Though it's tempting to dive into the first bullet point further (feel free to leave comments about this), it seems like a fairly standard approach for developers familiar with using OBIEE against traditional data warehouses. We will instead focus on the second bullet point: constructing a date dimension out of sheer nothingness. We start by building an empty dimension table called Dim - Activity Date and mapping only one single attribute from our source table containing the DATE column, in this case, EBA_CUST_CUST_ACTIVITY.ACTIVITY_DATE. This will be the only attribute that we map back to a source table; all the remaining attributes will be calculated measures in the BMM. The OBIEE SQL language contains a series of date conversion functions specifically designed to extract date elements from a DATE datatype. Any functions that OBIEE can’t extract on it’s own can be extracted using the EVALUATE function to push database-specific syntax transparently down to the underlying database engine. I prefer to use the logical option Derived from existing columns using an expression as opposed to Derived from physical mappings whenever possible because we can reuse the Dim - Activity Date dimension with other facts, and we will only have to map a single column in the logical table source: the DATE attribute.

If we choose to use physical mappings instead, we will have to map all the attributes each time we add an additional logical table source to the logical dimension table.

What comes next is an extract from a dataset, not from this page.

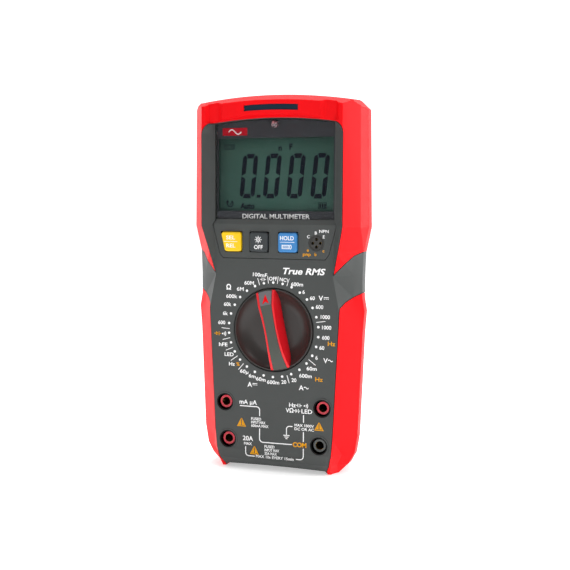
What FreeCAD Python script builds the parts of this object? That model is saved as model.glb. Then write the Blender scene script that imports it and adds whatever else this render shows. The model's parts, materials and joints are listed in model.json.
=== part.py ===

When our date dimension is complete, we’ll have a complete logical date dimension with accompanying dimension (hierarchy) ready to be used for drill-down, time-series, etc.

When we are all done with the BMM mapping, we can see how the BI Server generates the physical SQL against an Oracle Database. As we saw earlier, the BI Server doesn’t need to join to the EBA_CUST_CUST_ACTIVITY more than once, even though it’s now part of the logical table source for three logical tables: Dim - Customer Activity, Dim - Activity Date and Fact - Customer Activity.